After not playing in either test on the tour to Argentina in June 1999, he did come off the bench later that month in the opening game at Cardiff's Millennium Stadium, a first ever win for Wales over South Africa. A few days later, he was named in Wales' squad for the 1999 Rugby World Cup, to be played on home turf. He made another substitute appearance in the World Cup warm-up match against France, and was named on the bench for the tournament opener against Argentina, but did not come on. He started in Wales' second game of the tournament, a 64–15 win over Japan, but was left out of the final pool match against Samoa. He returned to the bench for the quarter-final against Australia and came on for the last 10 minutes of the 24–9 defeat. He made one more appearance for Wales in the opening game of the newly expanded Six Nations, which finished in a 36–3 loss to France.

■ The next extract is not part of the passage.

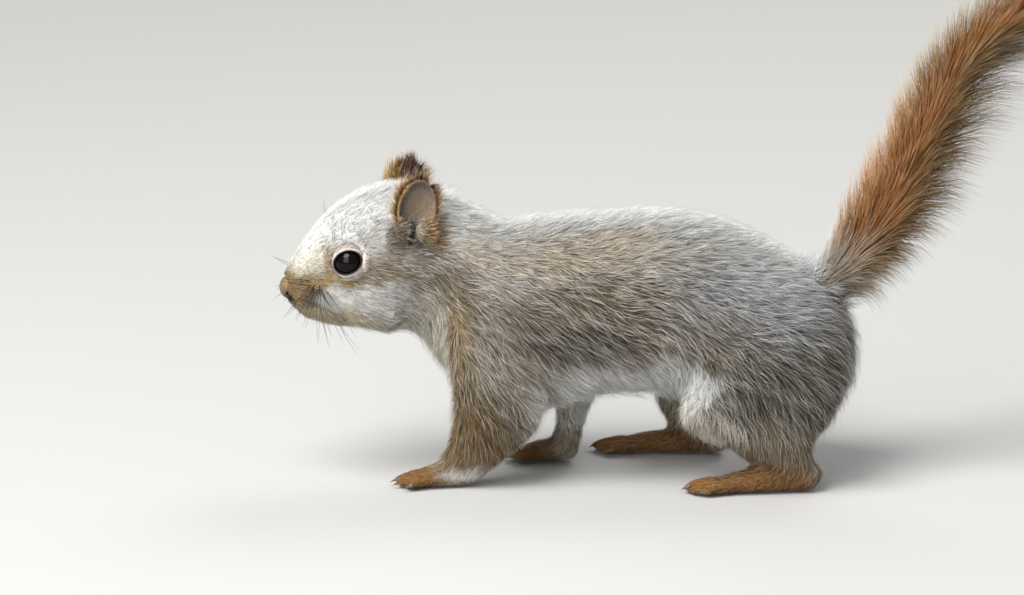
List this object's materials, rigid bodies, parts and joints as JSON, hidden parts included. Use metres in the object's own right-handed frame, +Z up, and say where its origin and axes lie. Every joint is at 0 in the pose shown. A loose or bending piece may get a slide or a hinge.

Voyle finished with a total of 22 caps for Wales, although he never appeared on the scoresheet. He was named in the Wales A squad for games against Argentina and France during the 2001–02 season, but was ultimately not picked against Argentina and missed the France game due to injury.

==Personal life==
In 2001, Voyle was found guilty of driving without due care and attention, and obstructing a police investigation after a road accident in Cardiff the previous November that left a student with two leg fractures and internal injuries. He was fined £1,250 plus costs and banned from driving for six months. He had previously pleaded guilty to failing to stop at the scene, failing to report the accident and driving without insurance.

After his retirement in 2003, Voyle moved to New Zealand and became an estate agent.